AAA Intel tests Pixeon health

Intel tests Pixeon health

Pixeon, a Brazil-based medical imaging software company, raised an undisclosed amount on 19 December from Intel Capital, the corporate venturing unit of US-listed chip maker Intel.

Although Intel Capital has invested in the continent for 11 years, the deal is the corporate venturing unit’s first Latin American healthcare information technology (IT) investment. It comes four months after David Thomas, managing director of Intel Capital Latin America, returned to the continent after a role as director general of merger and acquisitions for the chip maker.

Thomas said: "Pixeon’s technology provides the over 7,500 hospitals and 7,000 diagnostic clinics in Brazil the ability to adopt innovative digital imaging solutions.

"The adoption of advanced image processing technologies will help the healthcare industry to invest more in IT infrastructure, thereby speeding up internal processes and ensuring better quality in healthcare service and diagnostics."

The Pixeon deal, however, was struck by one of Thomas’s Sao Paulo, Brazil-based team, investment manager Alexandre Villela. The other two team members in the city are Ricardo Arantes and Fabio dePaula.
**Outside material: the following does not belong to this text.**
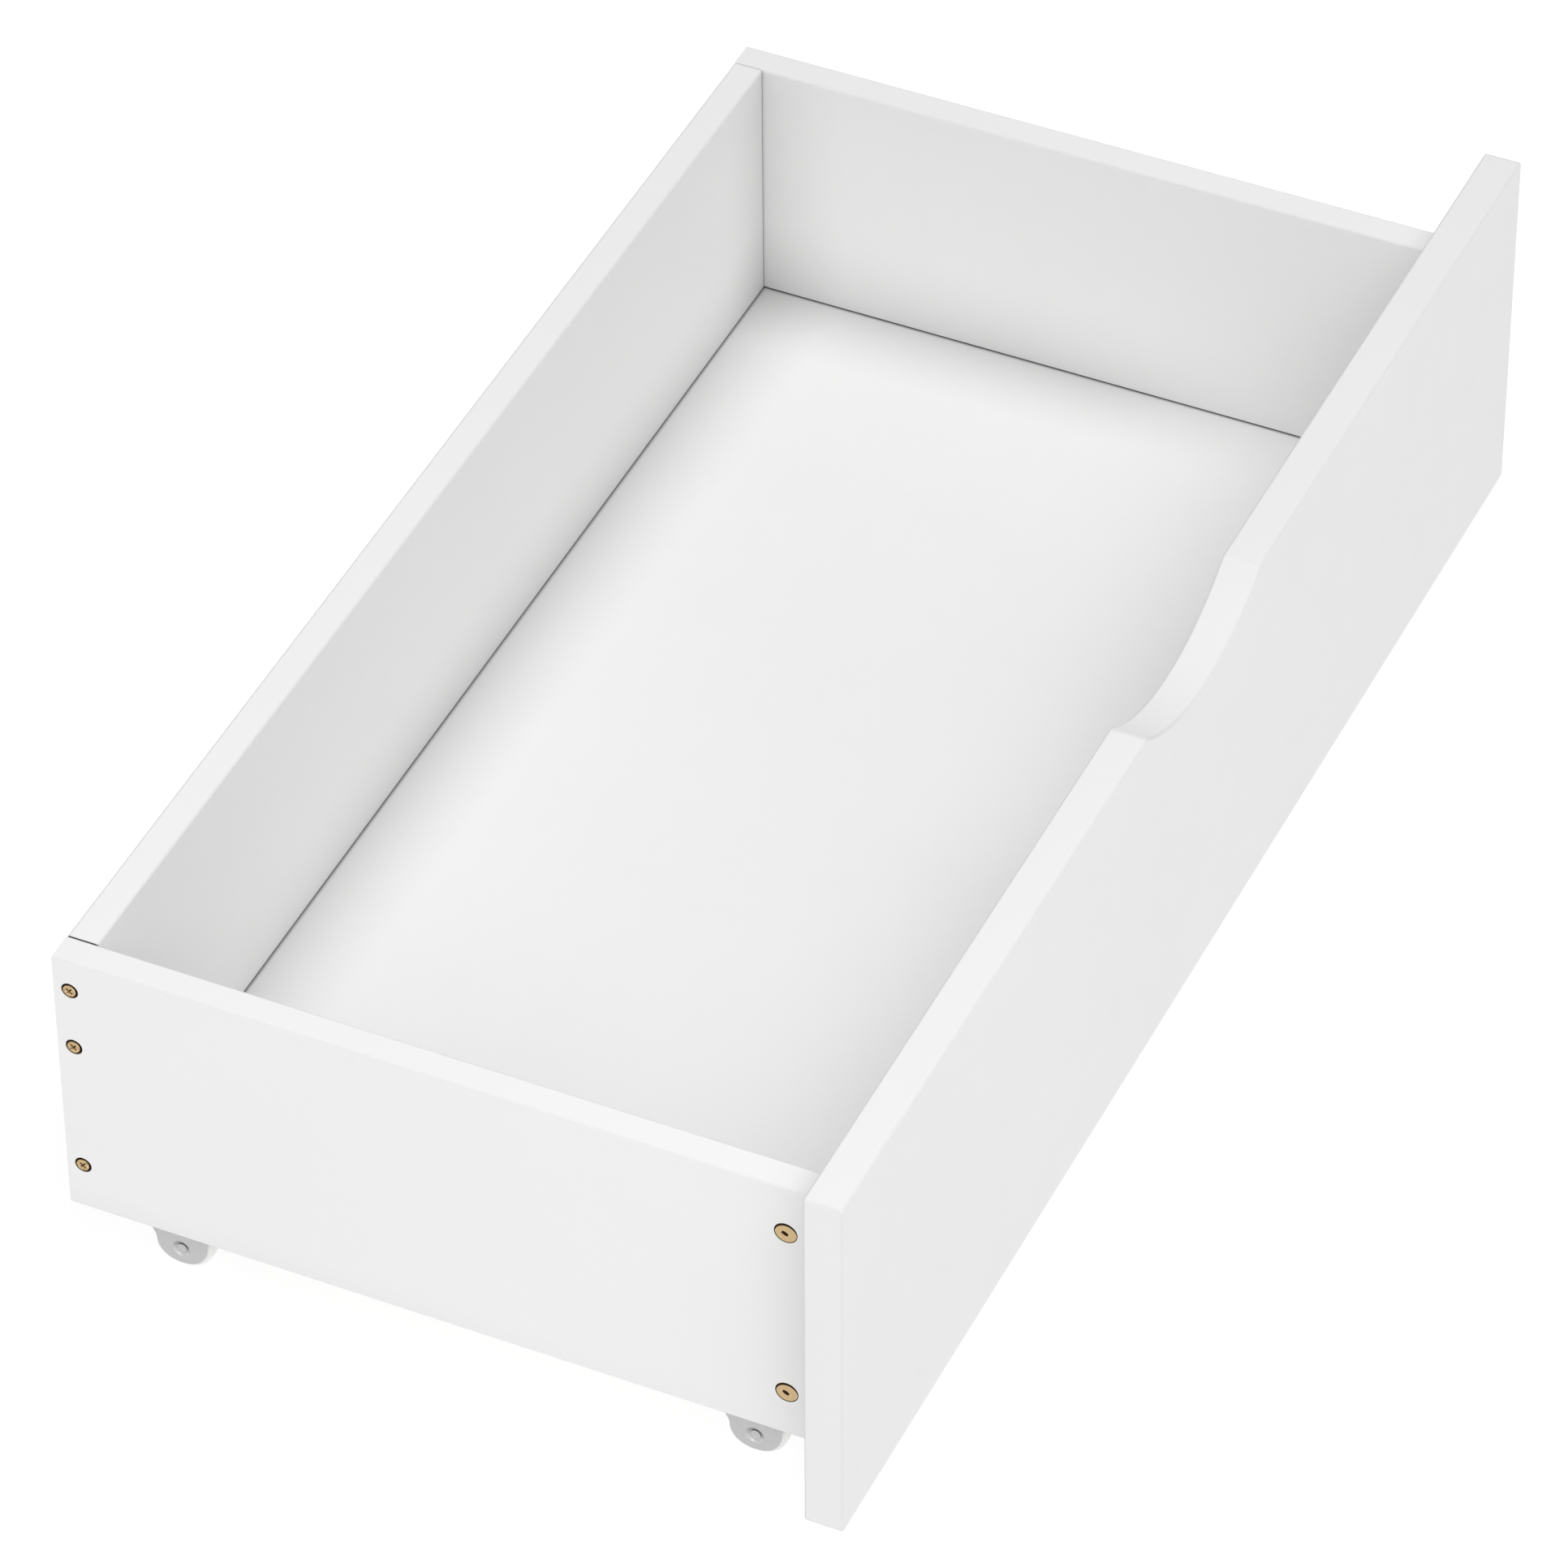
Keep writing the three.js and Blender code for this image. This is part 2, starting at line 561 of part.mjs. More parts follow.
for (const [side, sign] of SIDES) {
  for (const [index, end] of ENDS.entries()) {
    const centre = [sign * CASTER_X, AXLE_YS[index], WHEEL.radius];
    place(`${end}_${side}_caster_bracket`, bracketShape, zinc, centre);
    place(`${end}_${side}_caster_wheel`, wheelShape, nylon, centre);
    place(`${end}_${side}_caster_axle`, axleShape, zinc, centre);
    let count = 0;
    for (const x of [-CASTER.screw.x, CASTER.screw.x]) {
      for (const step of [-CASTER.screw.y, CASTER.screw.y]) {
        count += 1;
        const headLevel = BOX_BOTTOM - CASTER.plate.thickness - 2 * GAP;
        place(`${end}_${side}_caster_screw_${count}`, casterScrewShape, zinc,
          [centre[0] + x, centre[1] + step, headLevel]);
      }
    }
  }
}

export default group;
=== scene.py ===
"""Under-bed box: a white lacquered drawer on four castors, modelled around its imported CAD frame.

Metres, +Z up, front panel facing -Y, floor at z = 0.
Each piece is placed by the box of the CAD node it stands for.
"""

import json
import math

import bmesh
import bpy
from mathutils import Matrix, Vector


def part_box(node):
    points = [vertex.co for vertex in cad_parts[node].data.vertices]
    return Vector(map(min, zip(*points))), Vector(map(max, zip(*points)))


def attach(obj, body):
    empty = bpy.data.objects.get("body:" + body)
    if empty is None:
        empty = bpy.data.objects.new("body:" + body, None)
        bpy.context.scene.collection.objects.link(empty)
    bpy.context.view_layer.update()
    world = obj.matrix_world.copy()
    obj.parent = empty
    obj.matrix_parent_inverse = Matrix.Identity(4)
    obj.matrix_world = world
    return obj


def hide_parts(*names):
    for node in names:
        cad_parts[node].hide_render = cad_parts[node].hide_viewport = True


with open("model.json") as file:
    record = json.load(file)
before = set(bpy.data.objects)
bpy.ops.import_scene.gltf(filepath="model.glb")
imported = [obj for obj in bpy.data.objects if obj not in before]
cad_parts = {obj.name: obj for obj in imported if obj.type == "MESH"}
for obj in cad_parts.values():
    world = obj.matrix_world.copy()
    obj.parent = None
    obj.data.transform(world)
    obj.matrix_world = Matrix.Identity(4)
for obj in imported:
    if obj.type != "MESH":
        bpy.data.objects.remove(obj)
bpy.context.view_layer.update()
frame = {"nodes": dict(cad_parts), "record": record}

MM = 0.001
GAP = 0.3 * MM                      # clearance that the CAD keeps between neighbours
NEAR = 1e-6                         # closer than this counts as the same place

# Boards
FRONT_EASE = 1.4 * MM               # rounding of the front panel's edges
FRONT_CORNER = 2.5 * MM
GRIP_CHORD = 155 * MM               # hand cut-out in the front panel's top edge
GRIP_DEPTH = 25 * MM
GRIP_KINK = 3 * MM                  # softening where the cut-out meets the top edge
BOARD_EASE = 1.5 * MM               # rounding of a box board's upper edges
BOARD_LOWER_EASE = 0.8 * MM
CUT_EDGE = 0.3 * MM                 # softening of a sawn edge
GROOVE_ABOVE = 0.8 * MM             # play over the floor panel in its grooves
PAINTED_DEPTH = 0.5 * MM            # cuts deeper than this show bare fibreboard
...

Pixeon’s other large shareholders include company directors Fernando Peixoto and Iomani Engelmann.

Separately, on 15 November, Intel Capital invested an undisclosed amount in Japan-based games group G-Cluster Global. G-Cluster uses the Intel Xeon processor-based servers and will now work on content delivery service in new areas such as healthcare, medical and education sectors.

G-Cluster was founded in 2000 in Finland but after an acquisition and subsequent separation from Broadmedia has been based in Japan. G-Cluster has launched a cloud video-on-demand service for connected televisions in Japan and its cloud gaming service is commercially live with SFR, an operator in France.

Sudheer Kuppam, managing director for Asia Pacific at Intel Capital, said: "As cloud-based services get widely adopted, there is a dramatic spike in the data centre processing loads."